According to the New York Post, Ms Kidman was interviewed by the FBI recently because of recordings of her speaking on the telephone found by police when they first raided the offices of Mr Pellicano at the end of 2002. The recordings were apparently made in 2001, shortly after Ms Kidman and Tom Cruise announced they were separating.

The two managed to orchestrate their split with the minimum of tabloid hysteria. But it appears that Mr Cruise used the Hollywood lawyer Dennis Wasser to finesse his separation. Mr Wasser is known to have turned often to the services of Mr Pellicano. Though not charged in the case, Mr Wasser has been told by the FBI that he is a "person of interest" in the burgeoning case.

Ms Kidman, according to the Post, had a private eye of her own, by the name of Richie Di Sabatino. He expressed shock that his client had been illicitly taped. "We swept her phones and put on an encryption device, so she couldn't be wiretapped," he told the newspaper. "We tried to keep one step ahead." He speculated that perhaps she had been using a phone belonging to Mr Cruise at the time.

That, however, would suggest that Mr Wasser was using Mr Pellicano to tape his own client - something that would not surprise Mr Di Sabatino, he said.
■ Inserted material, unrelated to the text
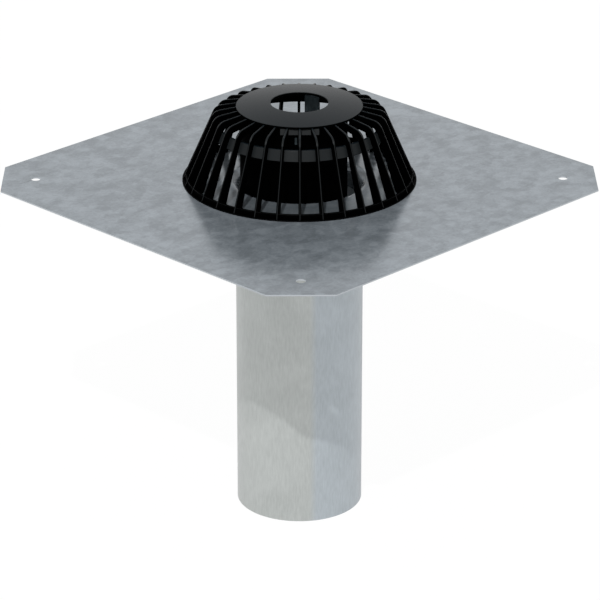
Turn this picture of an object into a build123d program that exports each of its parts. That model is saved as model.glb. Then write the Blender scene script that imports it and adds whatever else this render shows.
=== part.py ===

There has been no comment from either Ms Kidman or Mr Cruise. There was no suggestion last night that Mr Cruise would have known that his ex-wife was being recorded.

Other clients of Mr Wasser have included the director Steven Spielberg. He also worked on a team representing the MGM tycoon Kirk Kirkorian when he was divorcing Bonder Kirkorian. The head of the divorce team was the lawyer Terry Christensen, who has been charged with having paid Mr Pellicano $100,000 (£57,000) to listen in to conversations of Bonder Kirkorian at the height of the divorce struggle.

The entire legal tanglebegan when death threats were made against two reporters working on stories about the actor Steven Seagal and alleged Mafia ties. After suspicions about the possible involvement of Mr Pellicano were raised, detectives ransacked his office, finding illegal firearms and explosives, as well as hours of digital recordings - allegedly of the wiretappings - on the computer hard drives.

Mr Pellicano is awaiting his trial in prison.